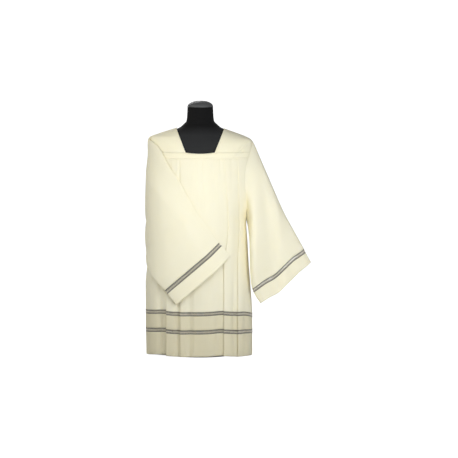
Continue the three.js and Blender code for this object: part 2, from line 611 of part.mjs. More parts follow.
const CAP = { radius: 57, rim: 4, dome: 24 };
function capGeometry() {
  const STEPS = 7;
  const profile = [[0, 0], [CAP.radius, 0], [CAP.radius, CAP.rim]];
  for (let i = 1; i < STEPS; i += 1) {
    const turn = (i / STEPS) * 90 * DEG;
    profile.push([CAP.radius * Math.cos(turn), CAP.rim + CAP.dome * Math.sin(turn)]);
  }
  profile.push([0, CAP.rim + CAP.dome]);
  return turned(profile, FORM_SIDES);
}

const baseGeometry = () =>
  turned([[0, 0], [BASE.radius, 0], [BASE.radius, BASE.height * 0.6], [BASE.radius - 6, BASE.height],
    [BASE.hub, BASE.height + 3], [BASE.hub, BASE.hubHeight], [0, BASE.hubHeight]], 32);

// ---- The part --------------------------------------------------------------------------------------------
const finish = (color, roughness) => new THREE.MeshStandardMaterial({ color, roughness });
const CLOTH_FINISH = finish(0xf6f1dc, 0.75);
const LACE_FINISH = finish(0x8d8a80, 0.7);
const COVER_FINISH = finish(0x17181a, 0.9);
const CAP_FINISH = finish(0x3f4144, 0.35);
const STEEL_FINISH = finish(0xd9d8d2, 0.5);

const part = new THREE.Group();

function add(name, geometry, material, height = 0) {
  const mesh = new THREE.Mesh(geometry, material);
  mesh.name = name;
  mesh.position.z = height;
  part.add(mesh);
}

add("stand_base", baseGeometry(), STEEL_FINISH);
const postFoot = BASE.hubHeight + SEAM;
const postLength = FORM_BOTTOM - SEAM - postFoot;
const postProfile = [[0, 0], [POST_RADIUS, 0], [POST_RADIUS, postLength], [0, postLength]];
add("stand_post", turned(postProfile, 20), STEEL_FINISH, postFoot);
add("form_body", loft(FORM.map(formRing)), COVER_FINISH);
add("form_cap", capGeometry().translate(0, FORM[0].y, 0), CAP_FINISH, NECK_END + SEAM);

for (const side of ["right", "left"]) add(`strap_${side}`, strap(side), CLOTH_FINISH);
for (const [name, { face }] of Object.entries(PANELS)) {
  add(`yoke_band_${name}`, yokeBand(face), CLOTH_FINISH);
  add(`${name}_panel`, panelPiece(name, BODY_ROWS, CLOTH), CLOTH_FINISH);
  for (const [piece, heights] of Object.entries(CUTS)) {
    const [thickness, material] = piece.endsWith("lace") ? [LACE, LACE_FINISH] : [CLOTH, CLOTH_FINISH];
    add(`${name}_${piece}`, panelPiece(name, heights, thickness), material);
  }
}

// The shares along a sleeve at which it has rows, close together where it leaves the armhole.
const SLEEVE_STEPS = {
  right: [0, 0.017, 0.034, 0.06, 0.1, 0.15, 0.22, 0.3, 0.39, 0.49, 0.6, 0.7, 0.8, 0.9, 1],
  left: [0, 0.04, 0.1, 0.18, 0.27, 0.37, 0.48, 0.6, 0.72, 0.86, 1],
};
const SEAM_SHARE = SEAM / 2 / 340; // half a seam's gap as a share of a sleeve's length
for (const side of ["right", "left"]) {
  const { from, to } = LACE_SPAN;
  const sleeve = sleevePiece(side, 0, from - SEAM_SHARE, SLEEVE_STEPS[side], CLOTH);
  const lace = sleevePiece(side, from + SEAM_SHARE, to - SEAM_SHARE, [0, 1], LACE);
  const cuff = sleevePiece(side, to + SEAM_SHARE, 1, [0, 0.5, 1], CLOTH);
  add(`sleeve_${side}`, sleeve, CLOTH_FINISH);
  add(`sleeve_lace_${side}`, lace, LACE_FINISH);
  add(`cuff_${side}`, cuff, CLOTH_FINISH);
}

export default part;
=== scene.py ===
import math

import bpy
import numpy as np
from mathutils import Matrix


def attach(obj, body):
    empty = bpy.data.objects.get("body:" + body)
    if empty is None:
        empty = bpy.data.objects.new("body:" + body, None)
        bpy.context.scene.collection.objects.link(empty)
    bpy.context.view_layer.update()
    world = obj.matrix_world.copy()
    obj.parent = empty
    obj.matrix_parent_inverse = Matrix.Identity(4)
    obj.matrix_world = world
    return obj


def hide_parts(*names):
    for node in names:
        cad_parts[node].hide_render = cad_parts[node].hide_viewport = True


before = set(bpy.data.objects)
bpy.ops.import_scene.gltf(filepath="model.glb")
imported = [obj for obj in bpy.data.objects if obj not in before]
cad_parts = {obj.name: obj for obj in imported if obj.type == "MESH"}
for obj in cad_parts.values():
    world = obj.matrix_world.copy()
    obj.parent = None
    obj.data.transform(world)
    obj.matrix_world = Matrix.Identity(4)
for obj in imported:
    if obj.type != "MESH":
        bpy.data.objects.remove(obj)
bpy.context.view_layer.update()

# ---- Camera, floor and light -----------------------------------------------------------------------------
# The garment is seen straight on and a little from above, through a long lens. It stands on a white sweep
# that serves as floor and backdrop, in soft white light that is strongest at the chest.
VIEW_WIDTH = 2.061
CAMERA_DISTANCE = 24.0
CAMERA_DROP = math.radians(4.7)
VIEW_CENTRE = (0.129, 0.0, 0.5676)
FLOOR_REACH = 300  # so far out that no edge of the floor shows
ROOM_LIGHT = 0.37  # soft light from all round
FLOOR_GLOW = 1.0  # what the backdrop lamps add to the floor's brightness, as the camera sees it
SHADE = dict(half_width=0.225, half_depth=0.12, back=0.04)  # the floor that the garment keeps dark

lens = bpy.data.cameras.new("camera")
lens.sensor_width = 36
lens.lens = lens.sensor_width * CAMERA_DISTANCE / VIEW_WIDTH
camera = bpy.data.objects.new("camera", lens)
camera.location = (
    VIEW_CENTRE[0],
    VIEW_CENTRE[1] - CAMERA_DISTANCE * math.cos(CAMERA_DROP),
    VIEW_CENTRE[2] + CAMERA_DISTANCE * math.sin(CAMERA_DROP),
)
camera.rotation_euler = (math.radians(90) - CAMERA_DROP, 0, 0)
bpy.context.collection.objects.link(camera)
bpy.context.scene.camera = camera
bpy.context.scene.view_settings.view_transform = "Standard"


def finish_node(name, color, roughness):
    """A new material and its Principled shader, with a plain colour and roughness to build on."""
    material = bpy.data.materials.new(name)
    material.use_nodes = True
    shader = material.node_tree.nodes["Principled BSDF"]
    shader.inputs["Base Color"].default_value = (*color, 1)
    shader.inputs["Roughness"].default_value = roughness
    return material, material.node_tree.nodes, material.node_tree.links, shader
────
## To be done:
All lines above containing the string "data" are to be collected.

## Response for this exercise:
    empty = bpy.data.objects.get("body:" + body)
        empty = bpy.data.objects.new("body:" + body, None)
before = set(bpy.data.objects)
imported = [obj for obj in bpy.data.objects if obj not in before]
    obj.data.transform(world)
        bpy.data.objects.remove(obj)
lens = bpy.data.cameras.new("camera")
camera = bpy.data.objects.new("camera", lens)
    material = bpy.data.materials.new(name)